Pelo esboço acima, fácil seria concluir que o essencial de um consenso político para os nossos tempos deveria ser um tripé com esses três elementos: o liberalismo político (legado pelo século 19); a social-democracia (consolidada no século 20); e a ecologia (de que precisamos no século 21).
Mas nesse caso, por que raios o que está acontecendo é praticamente o oposto? Em cada vez mais países pelo mundo há porções consideráveis do eleitorado, beirando a maioria ou mesmo por vezes a ultrapassando, que rejeitam simultaneamente esses três princípios que teoricamente nos deveriam deixar mais do que satisfeitos se fossem razoavelmente cumpridos.
Números perigosamente altos dos nossos concidadãos dizem rejeitar os princípios do liberalismo político (o Estado de direito, os direitos humanos, a alternância pacífica do poder), afirmam repulsa pelo igualitarismo e universalidade das políticas públicas social-democratas e negam radicalmente a realidade da emergência climática e ecológica.
O que explica isso?
Em primeiro lugar, creio que se trata da velocidade e do acúmulo de mudanças (como defendi há uns tempos na coluna “O problema é que a mudança mudou”. O emaranhado dessas mudanças, da inteligência artificial às migrações em massa, do deslocamento da riqueza à desinformação, é de tal ordem que assusta e desorienta, levando muita gente a descrer de uma receita ideológica clássica, segura, mas trivial e não entusiasmante.

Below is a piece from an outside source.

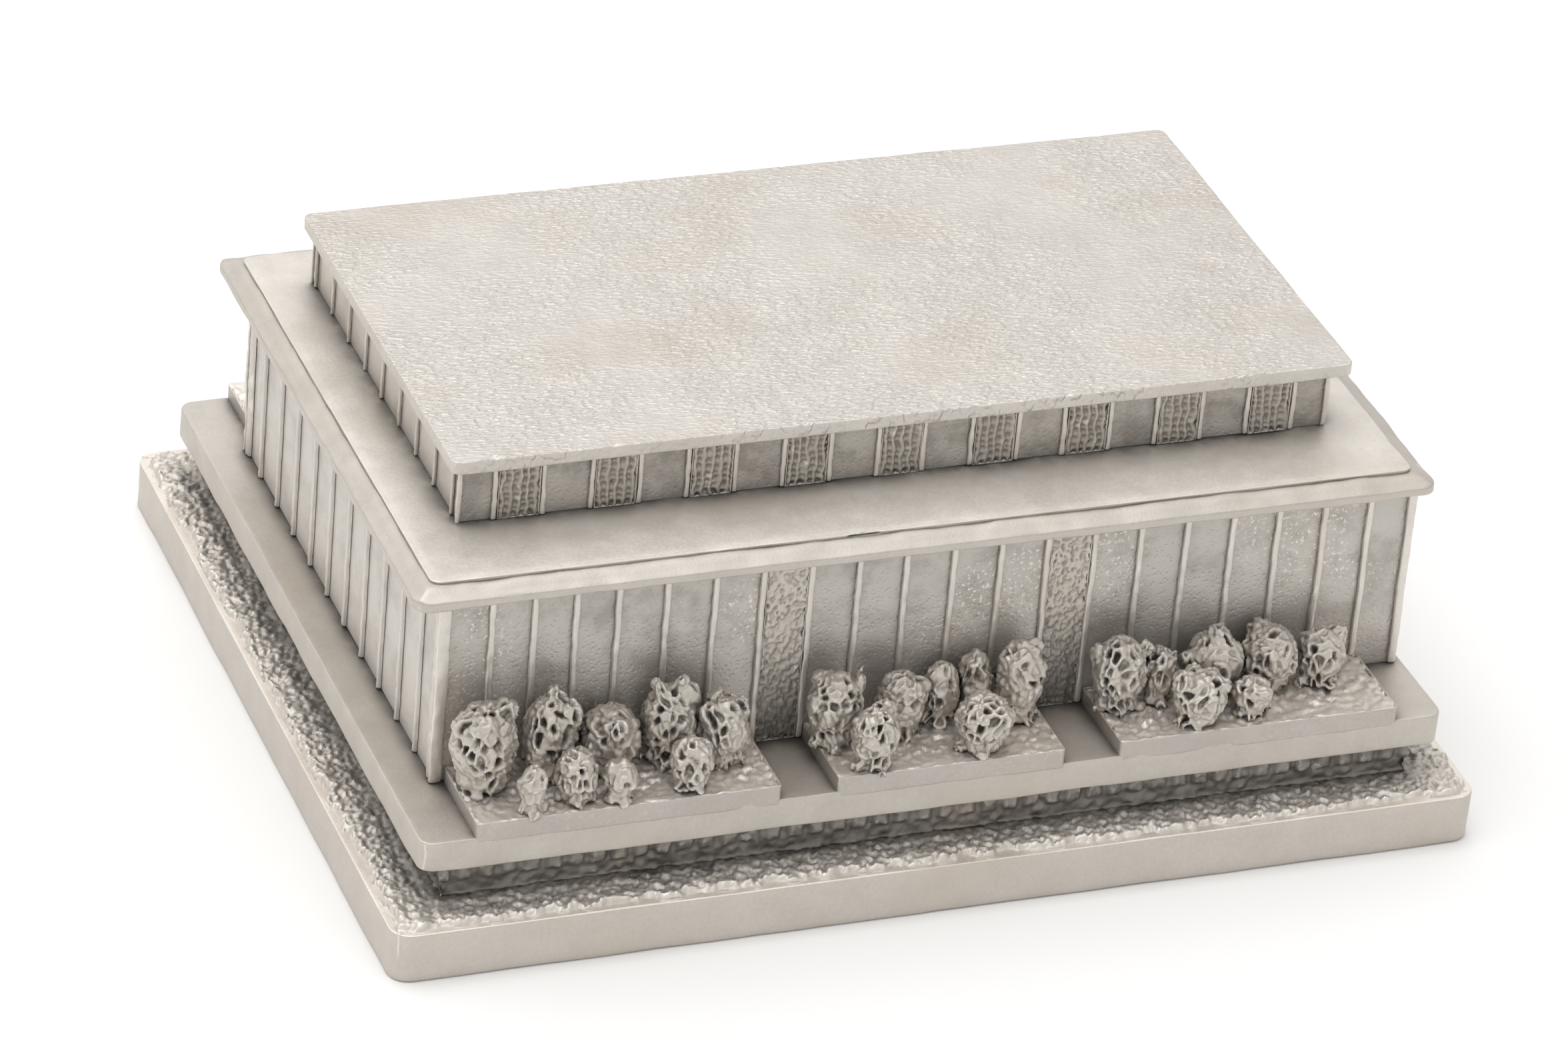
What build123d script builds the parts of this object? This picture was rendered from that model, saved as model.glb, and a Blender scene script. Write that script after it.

Em segundo lugar, essa incerteza é tal que nos coloca já não só perante uma “era de mudança”, como dizia o papa Francisco, mas antes numa “mudança de era”. A mudança de era significa que os pressupostos de base da ação política acabam sendo integrados até pelos seus adversários. Para dar dois exemplos: depois de Roosevelt, dos sociais-democratas (ou de Getúlio Vargas), até os conservadores concordaram em que era preciso garantir direitos trabalhistas; depois de Reagan e Thatcher, até os progressistas alinharam em privatizações e desregulamentação.
O problema é que ninguém sabe ainda para que mudança de era caminhamos. A proposta mais visível em todo o mundo é a do nacionalismo autoritário, que ganha força como forma de responder às ansiedades que descrevi.
Mas há uma alternativa: a de um Novo Contrato Verde, com investimentos públicos vigorosos, para alcançar um equilíbrio entre humanidade, natureza e tecnologia. Essa alternativa não pode ficar só na teoria: ela tem de ter objetos de desejo político concretos e palpáveis. Por isso voltarei a ela em crônicas futuras.